N'Guessan played for Bromley at youth level, before joining the Stevenage youth academy in 2011. He was sent out on loan four times during the 2012–13 season in order gain first-team experience; spending time at non-League clubs Farnborough, Biggleswade Town, Banbury United and Corby Town. He returned to Stevenage and made his first-team debut in April 2013; later signing his first professional contract with the club in June that year. Further loan spells followed during the 2013–14 season; firstly, at St Neots Town, before scoring seven goals in 12 appearances for Arlesey Town. He also scored in League One for Stevenage in April 2014. 
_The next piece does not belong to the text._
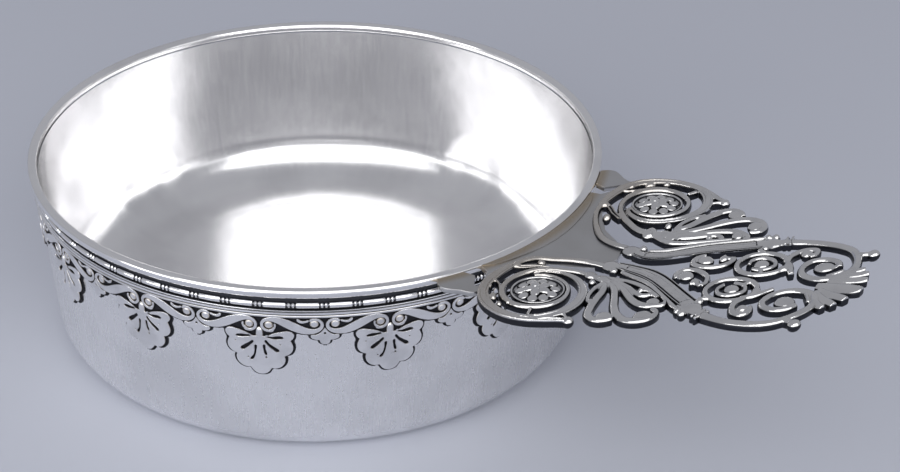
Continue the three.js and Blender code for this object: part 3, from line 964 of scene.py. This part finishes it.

Ahead of the 2014–15 season, N'Guessan joined Aldershot Town of the Conference Premier in another loan agreement. He then spent time on loan at St Albans City in March 2015. N'Guessan was released by Stevenage in May 2015 and joined the Queens Park Rangers development team for the 2015–16 season. He was released by QPR in the summer of 2016 and then spent a month at Maidstone United during the 2016–17 season. N'Guessan joined Cray Valley Paper Mills in August 2017 and spent two seasons playing regularly there, before injury curtailed his time in the first-team.

Club career

Stevenage
N'Guessan started his career at Bromley, before joining Stevenage's academy. A month into the 2012–13 season, having made no first-team appearances for Stevenage, he was loaned out to Conference South club Farnborough on a one-month loan agreement. He made one appearance during the month, as a 63rd-minute substitute in a 3–0 home defeat to Welling United on 15 September 2012. He then joined Southern League Division One Central club Biggleswade Town on a one-month loan deal 8 March 2013, starting in Biggleswade's 3–2 away defeat to Aylesbury on 23 October 2012. A move to Banbury United of the Southern League Premier Division on a one-month loan deal followed in January 2013, in order to gain further first-team experience. He scored on his debut in Banbury's 2–0 away victory over Chippenham Town on 26 January 2013, a win that secured their first victory in eleven matches. He made one further appearance during the loan spell, before joining Conference North club Corby Town on another one-month deal. He made his debut for Corby in a 1–0 victory over Stalybridge Celtic on 9 March 2013, and went on to make five appearances during this loan spell.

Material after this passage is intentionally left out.